Quote every line as given.
** start DATA SECTION **
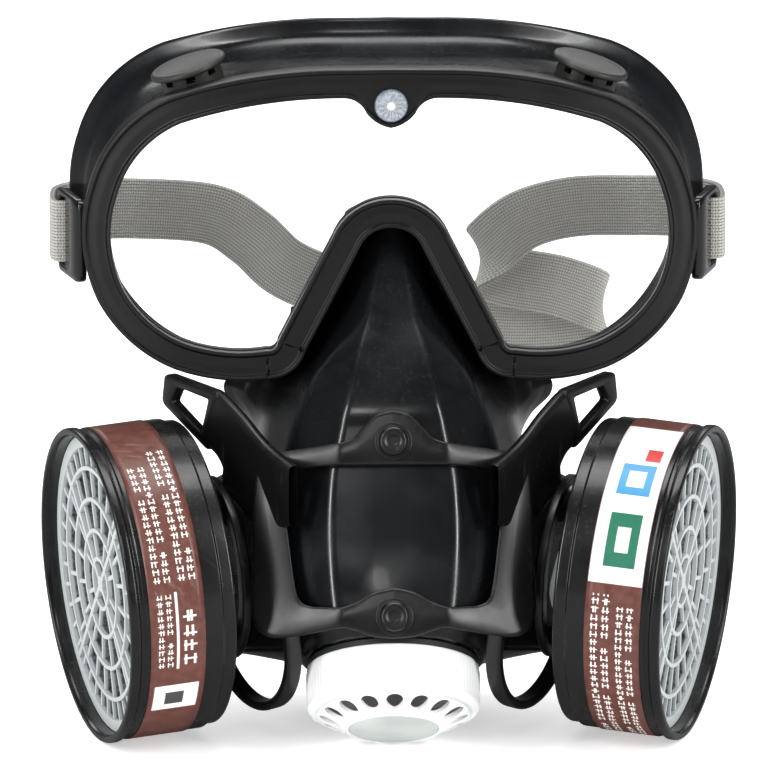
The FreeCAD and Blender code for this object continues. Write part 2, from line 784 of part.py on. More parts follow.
def make_shell(name, side):
    shell = turned("cartridge_shell_" + name, [
        ("spigot_bore", "-spigot_length"),
        ("spigot_radius", "-spigot_length"),
        ("spigot_radius", "0"),
        ("can_foot_radius", "0"),
        ("can_foot_radius", "can_foot_length"),
        ("can_radius", "can_foot_length + can_step"),
        ("can_radius", "can_length - can_bead_width - can_step"),
        ("can_bead_radius", "can_length - can_bead_width"),
        ("can_bead_radius", "can_length"),
        ("can_radius - can_wall + can_step", "can_length"),
        ("can_radius - can_wall", "can_length - 2 * can_step"),
        ("can_radius - can_wall", "can_back"),
        ("spigot_bore", "can_back"),
    ])
    length = size("can_length")
    bead = size("can_bead_radius")
    round_edges(shell, "can_edge", lambda r, z: (near(z, length) and near(r, bead))
                or (near(z, 0) and near(r, size("can_foot_radius"))))
    finish(shell, "cartridge_shell_" + name, cartridge_frame(side))


def make_label(name, side):
    sleeve = tube("cartridge_label_" + name, "can_radius + label_glue + label_thickness", "can_radius + label_glue",
                  "label_width", "label_start")
    finish(sleeve, "cartridge_label_" + name, cartridge_frame(side))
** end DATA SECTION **
● **RIGHT ANSWER**:
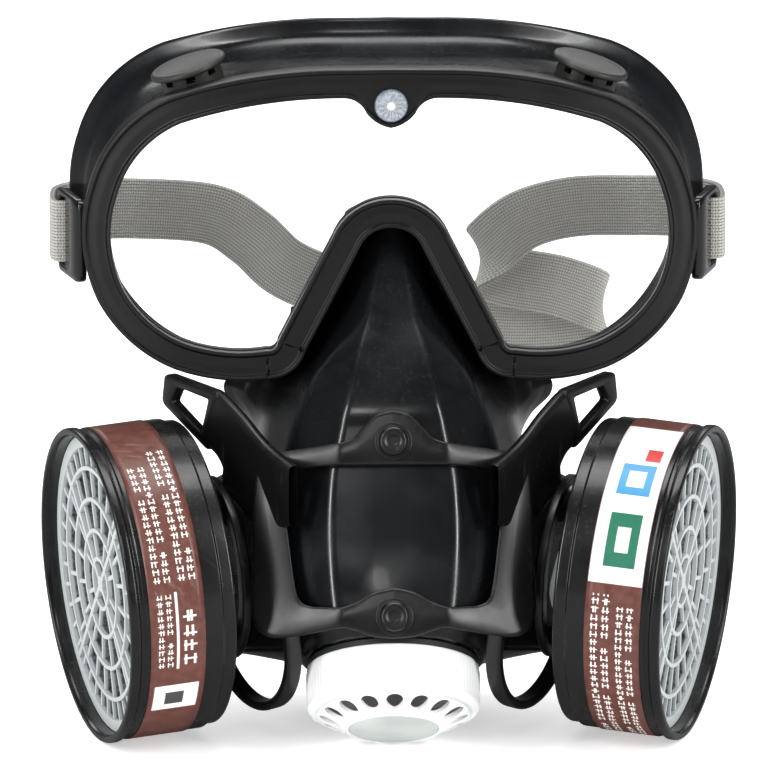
The FreeCAD and Blender code for this object continues. Write part 2, from line 784 of part.py on. More parts follow.
def make_shell(name, side):
    shell = turned("cartridge_shell_" + name, [
        ("spigot_bore", "-spigot_length"),
        ("spigot_radius", "-spigot_length"),
        ("spigot_radius", "0"),
        ("can_foot_radius", "0"),
        ("can_foot_radius", "can_foot_length"),
        ("can_radius", "can_foot_length + can_step"),
        ("can_radius", "can_length - can_bead_width - can_step"),
        ("can_bead_radius", "can_length - can_bead_width"),
        ("can_bead_radius", "can_length"),
        ("can_radius - can_wall + can_step", "can_length"),
        ("can_radius - can_wall", "can_length - 2 * can_step"),
        ("can_radius - can_wall", "can_back"),
        ("spigot_bore", "can_back"),
    ])
    length = size("can_length")
    bead = size("can_bead_radius")
    round_edges(shell, "can_edge", lambda r, z: (near(z, length) and near(r, bead))
                or (near(z, 0) and near(r, size("can_foot_radius"))))
    finish(shell, "cartridge_shell_" + name, cartridge_frame(side))


def make_label(name, side):
    sleeve = tube("cartridge_label_" + name, "can_radius + label_glue + label_thickness", "can_radius + label_glue",
                  "label_width", "label_start")
    finish(sleeve, "cartridge_label_" + name, cartridge_frame(side))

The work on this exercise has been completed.